──────── Data block
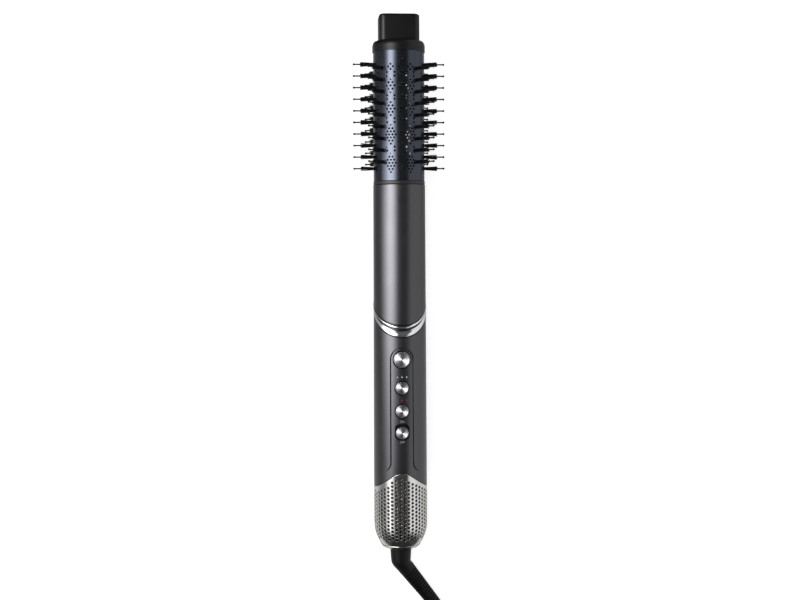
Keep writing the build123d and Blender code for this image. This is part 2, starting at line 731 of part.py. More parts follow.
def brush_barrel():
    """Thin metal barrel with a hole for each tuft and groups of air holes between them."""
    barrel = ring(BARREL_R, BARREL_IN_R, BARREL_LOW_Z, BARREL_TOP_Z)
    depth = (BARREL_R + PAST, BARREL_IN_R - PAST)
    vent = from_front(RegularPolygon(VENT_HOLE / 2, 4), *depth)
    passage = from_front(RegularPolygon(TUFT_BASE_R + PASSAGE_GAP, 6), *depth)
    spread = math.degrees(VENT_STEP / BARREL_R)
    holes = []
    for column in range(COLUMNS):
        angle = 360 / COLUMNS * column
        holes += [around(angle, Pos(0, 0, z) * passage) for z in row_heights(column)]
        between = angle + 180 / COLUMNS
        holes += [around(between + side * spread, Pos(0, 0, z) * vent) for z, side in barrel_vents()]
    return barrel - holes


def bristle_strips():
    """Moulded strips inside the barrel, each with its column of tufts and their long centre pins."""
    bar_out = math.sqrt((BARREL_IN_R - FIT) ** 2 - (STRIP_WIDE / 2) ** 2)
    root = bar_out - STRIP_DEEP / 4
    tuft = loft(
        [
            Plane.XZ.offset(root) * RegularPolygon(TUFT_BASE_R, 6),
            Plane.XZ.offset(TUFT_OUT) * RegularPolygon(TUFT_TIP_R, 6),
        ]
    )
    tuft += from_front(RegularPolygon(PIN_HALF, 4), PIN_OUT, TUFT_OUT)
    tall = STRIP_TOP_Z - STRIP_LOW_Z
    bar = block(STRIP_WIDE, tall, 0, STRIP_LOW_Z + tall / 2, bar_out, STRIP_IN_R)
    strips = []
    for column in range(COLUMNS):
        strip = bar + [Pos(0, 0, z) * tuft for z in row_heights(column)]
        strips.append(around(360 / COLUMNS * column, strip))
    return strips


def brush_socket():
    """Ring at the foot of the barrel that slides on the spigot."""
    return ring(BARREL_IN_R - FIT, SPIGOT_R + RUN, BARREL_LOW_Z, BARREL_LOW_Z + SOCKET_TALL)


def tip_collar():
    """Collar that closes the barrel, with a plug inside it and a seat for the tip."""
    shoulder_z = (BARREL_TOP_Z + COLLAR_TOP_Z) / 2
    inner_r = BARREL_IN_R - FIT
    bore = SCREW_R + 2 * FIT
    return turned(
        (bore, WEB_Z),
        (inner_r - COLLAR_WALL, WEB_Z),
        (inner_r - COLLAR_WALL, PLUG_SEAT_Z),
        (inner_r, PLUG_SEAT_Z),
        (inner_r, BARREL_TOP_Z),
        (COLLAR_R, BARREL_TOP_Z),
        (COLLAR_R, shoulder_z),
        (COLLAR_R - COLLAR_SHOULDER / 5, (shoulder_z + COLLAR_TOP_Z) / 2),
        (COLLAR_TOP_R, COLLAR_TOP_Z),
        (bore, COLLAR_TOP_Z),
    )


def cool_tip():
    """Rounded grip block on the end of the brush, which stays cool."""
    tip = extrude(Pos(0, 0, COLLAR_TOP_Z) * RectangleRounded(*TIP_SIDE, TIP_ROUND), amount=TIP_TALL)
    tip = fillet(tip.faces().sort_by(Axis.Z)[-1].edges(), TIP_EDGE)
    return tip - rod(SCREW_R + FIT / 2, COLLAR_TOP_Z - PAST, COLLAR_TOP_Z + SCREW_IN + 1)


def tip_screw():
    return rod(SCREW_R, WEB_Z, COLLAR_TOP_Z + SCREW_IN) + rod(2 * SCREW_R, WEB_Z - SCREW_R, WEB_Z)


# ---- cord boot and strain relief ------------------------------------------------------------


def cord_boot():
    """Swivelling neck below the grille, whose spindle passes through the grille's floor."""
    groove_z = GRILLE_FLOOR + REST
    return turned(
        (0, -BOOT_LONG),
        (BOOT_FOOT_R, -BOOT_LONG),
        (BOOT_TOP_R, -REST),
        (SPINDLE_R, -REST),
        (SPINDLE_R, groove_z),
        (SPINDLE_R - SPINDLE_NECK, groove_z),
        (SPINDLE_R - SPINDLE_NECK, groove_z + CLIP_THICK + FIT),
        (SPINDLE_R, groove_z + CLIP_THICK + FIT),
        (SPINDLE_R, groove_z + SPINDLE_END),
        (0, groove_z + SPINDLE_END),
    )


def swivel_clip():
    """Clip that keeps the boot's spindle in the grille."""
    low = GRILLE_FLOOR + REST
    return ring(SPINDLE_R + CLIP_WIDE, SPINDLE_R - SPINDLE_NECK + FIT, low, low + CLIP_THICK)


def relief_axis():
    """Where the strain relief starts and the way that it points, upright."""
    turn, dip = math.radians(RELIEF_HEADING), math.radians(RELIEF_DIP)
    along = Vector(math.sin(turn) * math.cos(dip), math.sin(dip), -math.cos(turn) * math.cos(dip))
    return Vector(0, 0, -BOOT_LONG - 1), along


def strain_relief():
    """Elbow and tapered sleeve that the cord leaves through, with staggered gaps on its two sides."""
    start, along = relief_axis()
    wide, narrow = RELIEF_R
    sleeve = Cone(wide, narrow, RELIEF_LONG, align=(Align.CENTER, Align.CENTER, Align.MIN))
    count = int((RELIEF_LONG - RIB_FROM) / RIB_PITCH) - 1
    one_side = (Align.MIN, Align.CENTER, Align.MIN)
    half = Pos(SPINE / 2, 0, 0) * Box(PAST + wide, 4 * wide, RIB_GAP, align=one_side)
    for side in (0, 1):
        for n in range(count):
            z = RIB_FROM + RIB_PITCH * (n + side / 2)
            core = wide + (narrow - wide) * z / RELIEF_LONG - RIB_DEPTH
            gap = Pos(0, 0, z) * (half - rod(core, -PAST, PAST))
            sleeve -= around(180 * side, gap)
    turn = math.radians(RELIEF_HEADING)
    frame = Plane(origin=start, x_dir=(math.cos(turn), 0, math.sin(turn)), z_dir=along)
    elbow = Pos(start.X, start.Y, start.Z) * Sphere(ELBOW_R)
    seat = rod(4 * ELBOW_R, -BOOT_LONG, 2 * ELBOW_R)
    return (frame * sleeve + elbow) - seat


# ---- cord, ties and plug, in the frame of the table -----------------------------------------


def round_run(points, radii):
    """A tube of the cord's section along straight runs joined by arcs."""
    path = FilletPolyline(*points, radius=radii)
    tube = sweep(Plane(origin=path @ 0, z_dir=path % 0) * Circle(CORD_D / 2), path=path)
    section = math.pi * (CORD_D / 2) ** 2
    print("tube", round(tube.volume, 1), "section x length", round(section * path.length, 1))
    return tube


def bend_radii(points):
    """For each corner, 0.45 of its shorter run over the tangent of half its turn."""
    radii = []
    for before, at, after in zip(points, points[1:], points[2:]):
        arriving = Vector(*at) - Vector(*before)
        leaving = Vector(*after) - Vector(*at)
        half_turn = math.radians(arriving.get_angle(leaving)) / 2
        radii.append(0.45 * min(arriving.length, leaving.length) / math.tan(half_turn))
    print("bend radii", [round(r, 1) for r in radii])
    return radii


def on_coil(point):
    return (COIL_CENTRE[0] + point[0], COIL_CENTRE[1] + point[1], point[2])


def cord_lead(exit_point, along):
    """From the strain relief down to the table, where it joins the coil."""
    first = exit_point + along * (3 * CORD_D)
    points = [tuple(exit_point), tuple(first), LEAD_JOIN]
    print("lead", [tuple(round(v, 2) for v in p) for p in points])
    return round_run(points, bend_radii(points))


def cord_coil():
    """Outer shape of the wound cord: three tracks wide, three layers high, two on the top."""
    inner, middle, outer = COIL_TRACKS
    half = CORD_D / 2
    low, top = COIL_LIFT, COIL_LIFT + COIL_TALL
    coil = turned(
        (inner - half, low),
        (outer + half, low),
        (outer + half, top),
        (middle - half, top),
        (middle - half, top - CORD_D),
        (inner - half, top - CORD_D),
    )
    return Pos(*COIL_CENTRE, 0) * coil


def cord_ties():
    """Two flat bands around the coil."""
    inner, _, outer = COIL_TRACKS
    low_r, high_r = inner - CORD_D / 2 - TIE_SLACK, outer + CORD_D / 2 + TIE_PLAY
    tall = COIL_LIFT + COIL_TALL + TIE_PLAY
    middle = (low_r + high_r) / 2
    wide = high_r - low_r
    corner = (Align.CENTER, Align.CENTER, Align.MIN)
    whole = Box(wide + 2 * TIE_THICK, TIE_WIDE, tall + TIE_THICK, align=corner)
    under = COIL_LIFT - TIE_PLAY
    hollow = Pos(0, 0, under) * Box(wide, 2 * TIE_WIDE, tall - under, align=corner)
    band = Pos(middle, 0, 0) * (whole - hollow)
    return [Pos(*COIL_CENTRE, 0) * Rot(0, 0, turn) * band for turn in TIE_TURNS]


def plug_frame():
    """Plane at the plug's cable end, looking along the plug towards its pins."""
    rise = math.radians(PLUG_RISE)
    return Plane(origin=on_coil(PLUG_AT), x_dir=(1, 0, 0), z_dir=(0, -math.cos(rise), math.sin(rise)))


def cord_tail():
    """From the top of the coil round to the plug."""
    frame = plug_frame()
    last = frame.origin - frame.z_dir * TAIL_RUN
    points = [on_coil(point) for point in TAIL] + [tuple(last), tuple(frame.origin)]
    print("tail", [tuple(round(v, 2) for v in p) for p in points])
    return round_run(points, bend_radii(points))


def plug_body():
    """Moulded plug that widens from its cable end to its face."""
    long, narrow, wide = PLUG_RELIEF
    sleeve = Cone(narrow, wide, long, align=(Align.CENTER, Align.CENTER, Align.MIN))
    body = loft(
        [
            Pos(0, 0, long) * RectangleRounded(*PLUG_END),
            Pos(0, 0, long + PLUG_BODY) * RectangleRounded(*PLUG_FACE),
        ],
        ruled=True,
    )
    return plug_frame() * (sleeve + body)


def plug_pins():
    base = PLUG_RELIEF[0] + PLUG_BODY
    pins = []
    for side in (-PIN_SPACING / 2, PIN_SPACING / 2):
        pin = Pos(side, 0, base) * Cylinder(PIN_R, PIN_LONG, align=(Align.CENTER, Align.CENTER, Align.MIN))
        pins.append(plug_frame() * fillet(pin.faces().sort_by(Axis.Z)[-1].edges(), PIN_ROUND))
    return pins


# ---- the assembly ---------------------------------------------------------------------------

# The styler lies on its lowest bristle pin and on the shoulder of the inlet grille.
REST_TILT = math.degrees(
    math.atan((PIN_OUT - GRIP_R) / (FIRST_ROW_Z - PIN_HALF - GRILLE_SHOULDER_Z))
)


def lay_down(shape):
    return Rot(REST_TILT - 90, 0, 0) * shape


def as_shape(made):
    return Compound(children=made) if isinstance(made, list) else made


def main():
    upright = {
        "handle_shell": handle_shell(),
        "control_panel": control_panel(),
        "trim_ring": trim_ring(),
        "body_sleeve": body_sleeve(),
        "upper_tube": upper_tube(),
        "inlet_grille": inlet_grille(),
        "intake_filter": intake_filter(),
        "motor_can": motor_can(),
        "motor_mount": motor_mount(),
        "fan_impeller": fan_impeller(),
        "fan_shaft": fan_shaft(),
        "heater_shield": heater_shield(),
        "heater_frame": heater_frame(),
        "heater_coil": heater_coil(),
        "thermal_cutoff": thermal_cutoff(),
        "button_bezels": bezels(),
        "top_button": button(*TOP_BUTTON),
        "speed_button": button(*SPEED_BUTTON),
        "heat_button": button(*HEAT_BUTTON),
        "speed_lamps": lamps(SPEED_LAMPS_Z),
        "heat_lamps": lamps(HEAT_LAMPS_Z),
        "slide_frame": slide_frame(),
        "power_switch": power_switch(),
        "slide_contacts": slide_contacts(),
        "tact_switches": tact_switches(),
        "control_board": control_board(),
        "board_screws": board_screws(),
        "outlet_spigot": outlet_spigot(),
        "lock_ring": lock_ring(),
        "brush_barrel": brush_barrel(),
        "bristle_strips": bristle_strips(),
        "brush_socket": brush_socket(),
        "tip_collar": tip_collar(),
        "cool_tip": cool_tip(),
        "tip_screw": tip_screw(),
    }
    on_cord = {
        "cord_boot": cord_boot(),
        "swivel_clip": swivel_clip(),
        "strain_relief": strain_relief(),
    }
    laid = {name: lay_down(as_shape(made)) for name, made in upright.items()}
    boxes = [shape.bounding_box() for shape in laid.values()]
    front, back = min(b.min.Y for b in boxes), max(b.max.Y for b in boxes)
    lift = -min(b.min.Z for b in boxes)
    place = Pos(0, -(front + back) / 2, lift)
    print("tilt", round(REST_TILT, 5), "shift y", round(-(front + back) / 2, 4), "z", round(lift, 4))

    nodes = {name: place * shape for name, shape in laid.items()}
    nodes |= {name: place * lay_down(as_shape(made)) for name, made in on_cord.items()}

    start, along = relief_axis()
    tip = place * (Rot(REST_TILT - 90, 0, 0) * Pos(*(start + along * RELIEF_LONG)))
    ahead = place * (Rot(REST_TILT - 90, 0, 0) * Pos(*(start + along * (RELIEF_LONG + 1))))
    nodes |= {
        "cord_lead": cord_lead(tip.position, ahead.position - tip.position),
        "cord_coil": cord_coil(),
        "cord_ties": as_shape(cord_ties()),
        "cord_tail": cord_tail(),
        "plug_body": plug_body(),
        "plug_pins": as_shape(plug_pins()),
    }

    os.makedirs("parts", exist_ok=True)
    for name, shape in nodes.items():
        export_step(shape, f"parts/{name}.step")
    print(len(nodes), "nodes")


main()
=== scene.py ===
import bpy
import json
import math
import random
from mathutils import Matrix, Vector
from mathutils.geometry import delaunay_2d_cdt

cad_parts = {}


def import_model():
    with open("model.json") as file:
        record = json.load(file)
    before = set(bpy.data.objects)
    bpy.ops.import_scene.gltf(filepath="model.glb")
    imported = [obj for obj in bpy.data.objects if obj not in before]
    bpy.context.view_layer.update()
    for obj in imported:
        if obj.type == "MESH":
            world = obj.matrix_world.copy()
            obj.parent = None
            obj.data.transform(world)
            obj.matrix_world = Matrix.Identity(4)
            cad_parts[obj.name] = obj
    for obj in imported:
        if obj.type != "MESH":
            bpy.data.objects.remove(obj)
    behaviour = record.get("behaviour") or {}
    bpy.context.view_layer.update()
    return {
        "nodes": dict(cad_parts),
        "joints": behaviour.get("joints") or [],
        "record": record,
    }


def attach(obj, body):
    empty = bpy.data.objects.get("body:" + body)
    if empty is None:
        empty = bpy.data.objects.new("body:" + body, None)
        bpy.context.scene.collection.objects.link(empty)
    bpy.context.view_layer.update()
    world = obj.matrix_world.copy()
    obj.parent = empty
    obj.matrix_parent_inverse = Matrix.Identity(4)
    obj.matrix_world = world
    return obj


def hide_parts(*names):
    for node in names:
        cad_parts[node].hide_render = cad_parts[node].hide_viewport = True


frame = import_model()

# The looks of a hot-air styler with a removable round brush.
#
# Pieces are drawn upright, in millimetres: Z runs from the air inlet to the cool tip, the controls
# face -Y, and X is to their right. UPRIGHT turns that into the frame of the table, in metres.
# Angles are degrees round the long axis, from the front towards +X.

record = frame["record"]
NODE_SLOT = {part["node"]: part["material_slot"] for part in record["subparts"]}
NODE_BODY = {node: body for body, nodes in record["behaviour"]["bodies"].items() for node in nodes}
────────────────
Brief: Copy exactly the lines that run from the first line of the data to the line containing "return barrel - holes", please, with both ends included and nothing else.

Exercise result:
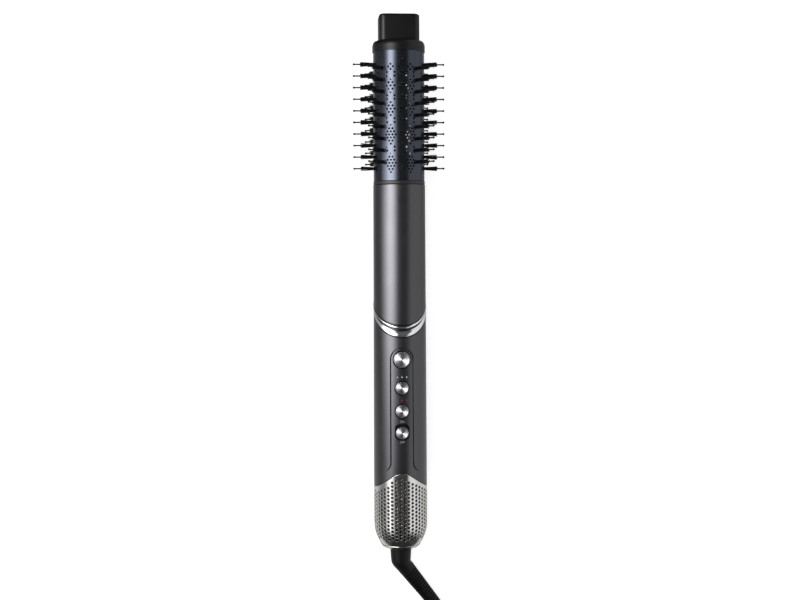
Keep writing the build123d and Blender code for this image. This is part 2, starting at line 731 of part.py. More parts follow.
def brush_barrel():
    """Thin metal barrel with a hole for each tuft and groups of air holes between them."""
    barrel = ring(BARREL_R, BARREL_IN_R, BARREL_LOW_Z, BARREL_TOP_Z)
    depth = (BARREL_R + PAST, BARREL_IN_R - PAST)
    vent = from_front(RegularPolygon(VENT_HOLE / 2, 4), *depth)
    passage = from_front(RegularPolygon(TUFT_BASE_R + PASSAGE_GAP, 6), *depth)
    spread = math.degrees(VENT_STEP / BARREL_R)
    holes = []
    for column in range(COLUMNS):
        angle = 360 / COLUMNS * column
        holes += [around(angle, Pos(0, 0, z) * passage) for z in row_heights(column)]
        between = angle + 180 / COLUMNS
        holes += [around(between + side * spread, Pos(0, 0, z) * vent) for z, side in barrel_vents()]
    return barrel - holes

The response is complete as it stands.